To trick this hour when lovers re-embrace
With the unguessed-at heart riding
The winds as gulls do? What lips said
Starset and cockcrow call the dispossessed
On to the next desert, lest
Love sink a grave round the still-sleeping head?
1 The first page, ‘Dearest Mopcreature …’, is in typescript; the second page, ‘Did Pop see …’ is in holograph; the enclosed poem is in typescript.
2 See Sydney’s comment on ‘orientate’: letter of 8 September 1944, Appendix.
3 In September 1944 the ‘black-out’ regulations were replaced by a ‘dim-out’, which allowed lighting to the equivalent of moonlight.
4 On 6 September the Birmingham Post featured an interview with the City Librarian, H. M. Cashmore. Cashmore listed thirty-seven well-known authors and ‘assessed their popularity with the public by comparing the total stock of their works in the Central Library with the number of volumes left on the shelves and available to be taken away on a given day’. The library held twenty-one books by Jane Austen, all but two of which were out on loan, and eleven by J. C. Powys, all of which were on loan. Cashmore lamented the difficulty of replenishing the Library stock and commented: ‘you will probably see in “The Times” shortly a letter signed by me and five other of the biggest librarians supporting Mr Stanley Unwin and others in their claim that the situation ought to be remedied.’ See Sydney’s letter, Appendix, pp. 567–8.
5 John Cowper Powys (1872–1963), writer and philosopher; brother of Llewelyn and T. F. Powys.
1 October 19441
Glentworth, King Street, Wellington, Salop.
Dear Kitty,
Seems an unholy while since I wrote to you last: here goes my Dear to write you a letter tho the wireless is playing very loud in the Naffy and I do’nt kno if I can think strait. Ah! Ah!
I was sorry I missed you at home last Sunday but of course you had to go at 2.0. whereas at that time I was in Balliol with Pop, Mr. Long (“Don’t, Ern!”), and Dr. Marshall (“I shall be very interested in the reporrrrrrt …”).2 I heard sundry details from Mop – the tripe – general busyness – which amused me.
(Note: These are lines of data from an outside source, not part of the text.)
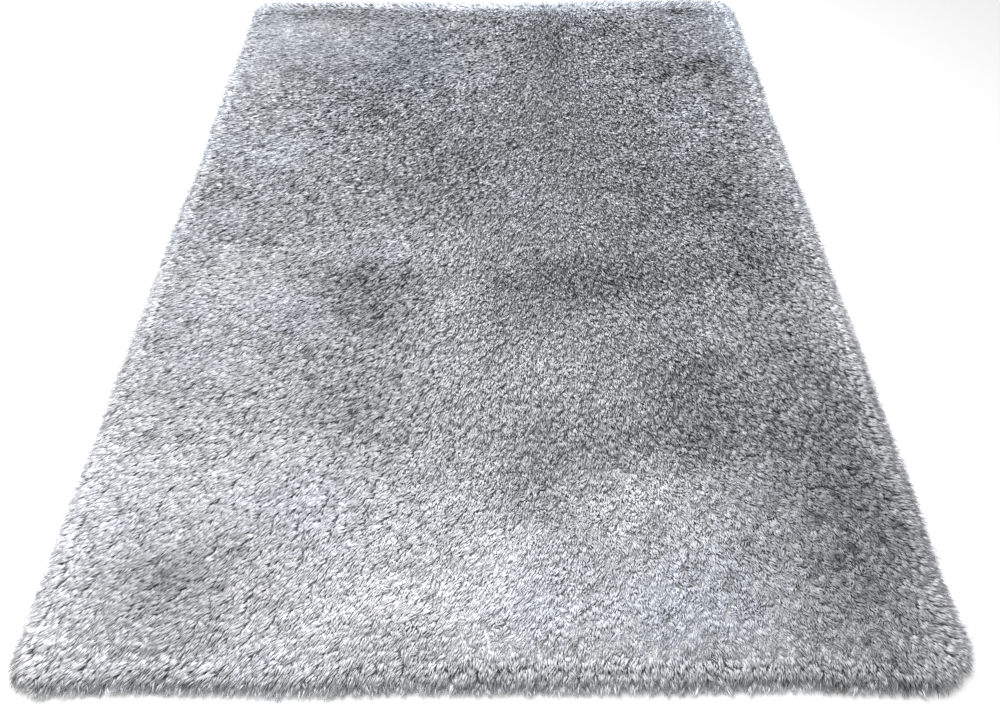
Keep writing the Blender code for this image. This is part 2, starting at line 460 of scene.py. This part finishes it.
def bed_material():
    """Dense yarn ends, mottled, kept dark as painted shade, and carrying the pile's painted light
    and shade.
    """
    material, nodes, links, surface = plain_material("pile_ground", roughness=0.8, sheen=0.0)
    place = nodes.new("ShaderNodeTexCoord")
    ends = nodes.new("ShaderNodeTexNoise")
    ends.inputs["Scale"].default_value = YARN_ENDS_SCALE
    ends.inputs["Detail"].default_value = 2.0
    links.new(place.outputs["Object"], ends.inputs["Vector"])
    dye = nodes.new("ShaderNodeValToRGB")
    dye.color_ramp.elements[0].position = 0.35
    dye.color_ramp.elements[0].color = BED_DARK
    dye.color_ramp.elements[1].position = 0.65
    dye.color_ramp.elements[1].color = BED_PALE
    links.new(ends.outputs["Fac"], dye.inputs["Fac"])
    shade = nodes.new("ShaderNodeAttribute")
    shade.attribute_name = "shade"
    strength = nodes.new("ShaderNodeMath")
    strength.operation = "ADD"
    strength.inputs[1].default_value = 1.0
    links.new(shade.outputs["Fac"], strength.inputs[0])
    shaded = nodes.new("ShaderNodeVectorMath")
    shaded.operation = "SCALE"
    links.new(dye.outputs["Color"], shaded.inputs[0])
    links.new(strength.outputs[0], shaded.inputs["Scale"])
    links.new(shaded.outputs[0], surface.inputs["Base Color"])
    bump = nodes.new("ShaderNodeBump")
    bump.inputs["Distance"].default_value = YARN_ENDS_RELIEF
    links.new(ends.outputs["Fac"], bump.inputs["Height"])
    links.new(bump.outputs["Normal"], surface.inputs["Normal"])
    return material


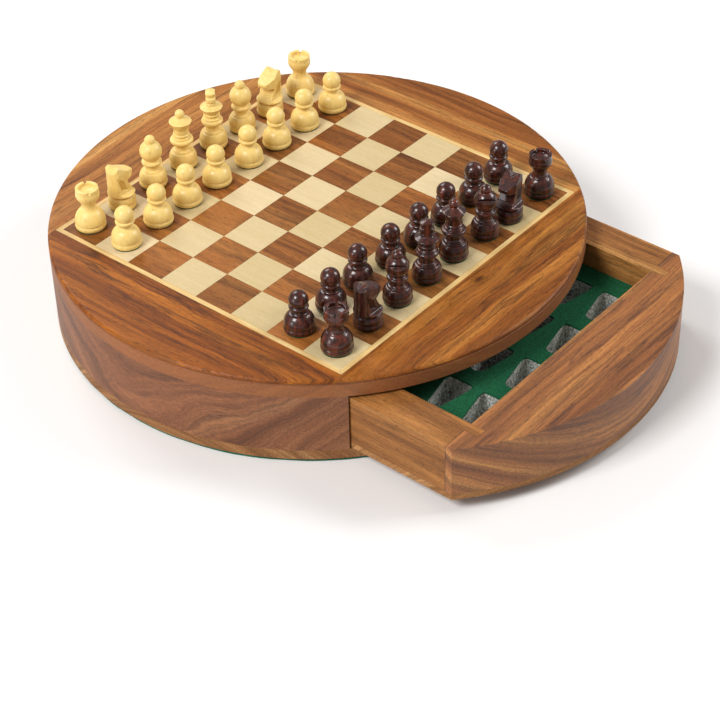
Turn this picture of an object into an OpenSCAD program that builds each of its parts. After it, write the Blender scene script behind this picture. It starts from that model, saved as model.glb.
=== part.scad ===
// Round chess box with two drawers: a wooden case with a magnetic board let into its lid,
// a drawer on each side with cut foam for the men, and the 32 turned men on the board.
// Millimetres. Z is up from the middle of the case's underside, X runs along the ranks and
// the front drawer slides out towards -Y. White stands at +Y.

/* [Case] */

// Width of the round case
case_d = 305; // [300:1:370]
// Height of the case, from the table to the board
case_h = 55; // [48:1:70]
// Thickness of the lid, with the board that is let into it
lid_t = 11; // [9:0.5:14]
// Thickness of the wooden bottom
base_t = 6.5; // [5:0.5:10]
// Thickness of the green cloth under the bottom
baize_t = 1.5; // [1:0.1:2.5]
// Rounding of the lid's upper edge
rim_round = 2; // [1:0.1:2.5]
// How far the quirk line lies below the top of the lid
quirk_drop = 2.9; // [2.8:0.1:5]
// Thickness of the divider between the two drawers
divider_t = 6; // [4:0.5:10]

/* [Board] */

// One square of the board, from seam to seam
cell = 25.4; // [24:0.1:25.8]
// Width of the light strip around the squares
border_w = 3; // [2:0.1:3.5]
// Thickness of the veneer squares and strips
veneer_t = 1.5; // [1:0.1:2]
// Thickness of the steel sheet that holds the magnets
steel_t = 0.5; // [0.4:0.1:1]
// Seam between neighbouring pieces of veneer
seam = 0.1; // [0.05:0.01:0.2]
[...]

Also I wanted to see the wedding photographs but they were naat there. I apologise, by the way, for making a mess of the ones I took – I understand they were a failure. It’s the malaria. Comes on me out o’ nowhere and makes me ’and shake weak as a babby … But I did try to avoid brick walls.
Incidentally, don’t forget I still have a wedding present to give you both.3
I expect all my general news is passed on to you by bush-telegrap
h so I won’t be informative. Jill has come back from Faber’s. Katherine (temporary title of Novel 2) is going very slowly (“… of an infinite snail-like locomotion, my lord, an’t please you” – any clown of the Bard) but – I think – steadily. It is very short at the moment and will need fattening. It’ll take about a year.
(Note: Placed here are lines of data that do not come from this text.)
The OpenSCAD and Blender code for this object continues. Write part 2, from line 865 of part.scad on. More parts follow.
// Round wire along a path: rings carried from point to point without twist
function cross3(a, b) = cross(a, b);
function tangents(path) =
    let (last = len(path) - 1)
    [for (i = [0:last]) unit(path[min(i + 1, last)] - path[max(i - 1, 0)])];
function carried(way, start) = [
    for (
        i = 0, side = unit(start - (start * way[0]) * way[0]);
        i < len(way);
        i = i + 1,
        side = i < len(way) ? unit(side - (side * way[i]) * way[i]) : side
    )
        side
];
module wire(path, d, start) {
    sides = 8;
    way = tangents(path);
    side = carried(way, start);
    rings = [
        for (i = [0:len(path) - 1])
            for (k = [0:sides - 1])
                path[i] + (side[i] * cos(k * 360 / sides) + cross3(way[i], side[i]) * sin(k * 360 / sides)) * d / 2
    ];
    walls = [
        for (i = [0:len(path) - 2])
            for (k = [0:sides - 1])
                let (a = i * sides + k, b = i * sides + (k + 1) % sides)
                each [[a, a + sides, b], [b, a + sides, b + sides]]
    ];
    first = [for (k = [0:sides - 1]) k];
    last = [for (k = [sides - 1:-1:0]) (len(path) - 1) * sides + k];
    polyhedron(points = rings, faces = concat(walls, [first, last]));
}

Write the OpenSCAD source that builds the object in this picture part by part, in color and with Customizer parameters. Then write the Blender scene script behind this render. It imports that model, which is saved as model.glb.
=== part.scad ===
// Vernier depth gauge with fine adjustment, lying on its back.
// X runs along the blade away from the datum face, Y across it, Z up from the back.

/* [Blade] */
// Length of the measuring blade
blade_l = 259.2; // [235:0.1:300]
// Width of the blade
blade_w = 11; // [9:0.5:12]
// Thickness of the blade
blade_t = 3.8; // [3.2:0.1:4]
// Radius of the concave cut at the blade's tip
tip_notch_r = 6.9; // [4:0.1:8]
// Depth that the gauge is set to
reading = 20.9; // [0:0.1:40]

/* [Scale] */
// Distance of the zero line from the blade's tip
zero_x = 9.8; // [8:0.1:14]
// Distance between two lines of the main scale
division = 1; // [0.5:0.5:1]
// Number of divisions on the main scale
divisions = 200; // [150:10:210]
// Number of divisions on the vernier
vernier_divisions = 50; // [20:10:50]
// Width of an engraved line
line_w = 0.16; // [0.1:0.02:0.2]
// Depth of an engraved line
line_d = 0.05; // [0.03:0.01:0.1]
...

God damn! The wireless really has come on now – some foul play, played with that noxious melodrama that only English radio broadcasting can achieve. “Dr Jekyll & Mr Hyde” – I wonder if in desolate Loughborough you too are having this gormless rubbish forced down your gizzard. How is Sandra?
I have heard several times from Jim, and he seems all right still – swigging Marsala and Vermouth and collecting bodies.4 The Library goes steadily: I continue to thrust “deep books” into the unwilling hands of the public. Some fool of a woman came in and whacking down Henry Green’s “Caught” said “Well, that’s a bad book!” “No, it isn’t,” I snapped, and gave her a short lecture on it. I’m sick of these cocksure dumbbells.
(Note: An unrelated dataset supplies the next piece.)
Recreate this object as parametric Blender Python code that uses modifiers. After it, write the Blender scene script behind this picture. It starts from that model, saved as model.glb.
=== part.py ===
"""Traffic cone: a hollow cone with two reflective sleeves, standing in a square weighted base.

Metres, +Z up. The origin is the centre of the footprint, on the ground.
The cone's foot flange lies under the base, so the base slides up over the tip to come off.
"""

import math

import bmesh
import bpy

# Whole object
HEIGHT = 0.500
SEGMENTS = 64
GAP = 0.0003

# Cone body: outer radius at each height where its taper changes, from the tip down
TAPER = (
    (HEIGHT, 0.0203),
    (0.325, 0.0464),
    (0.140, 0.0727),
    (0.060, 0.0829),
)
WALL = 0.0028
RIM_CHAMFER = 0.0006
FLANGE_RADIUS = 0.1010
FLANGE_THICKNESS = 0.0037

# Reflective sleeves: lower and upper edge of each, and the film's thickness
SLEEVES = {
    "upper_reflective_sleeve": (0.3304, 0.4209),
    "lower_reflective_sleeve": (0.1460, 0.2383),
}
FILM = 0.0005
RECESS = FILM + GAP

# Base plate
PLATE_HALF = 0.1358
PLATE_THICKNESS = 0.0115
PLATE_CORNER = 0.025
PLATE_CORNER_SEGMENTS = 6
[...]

Do you think it is possible to put my initials on that cigarette case I passed on to you? It may sound silly, but I’d like “P.A.L. 1944” on it. But please don’t trouble if it means asking favours of people you don’t like, or anything of that sort.5
Does Mr Devine still do Mr Facing-both-ways to everyone? And is Potter thrusting sundry spanners into sundry wheels? And how is Walter’s job? Give him my regards.
With much love,
Philip
1 Addressed to Mrs Catherine Hewett, c/o 13 Cedar Road, Loughborough.
2 Dr Arthur Hedley Marshall (1904–94), Sydney Larkin’s deputy in Warwick.
3 Kitty had married Walter Hewett on 12 August 1944, and remained in her teaching post until the birth of her daughter Rosemary in 1947. Walter had trained as a mechanical engineer and in 1948 joined Urwick Orr & Partners as a management consultant.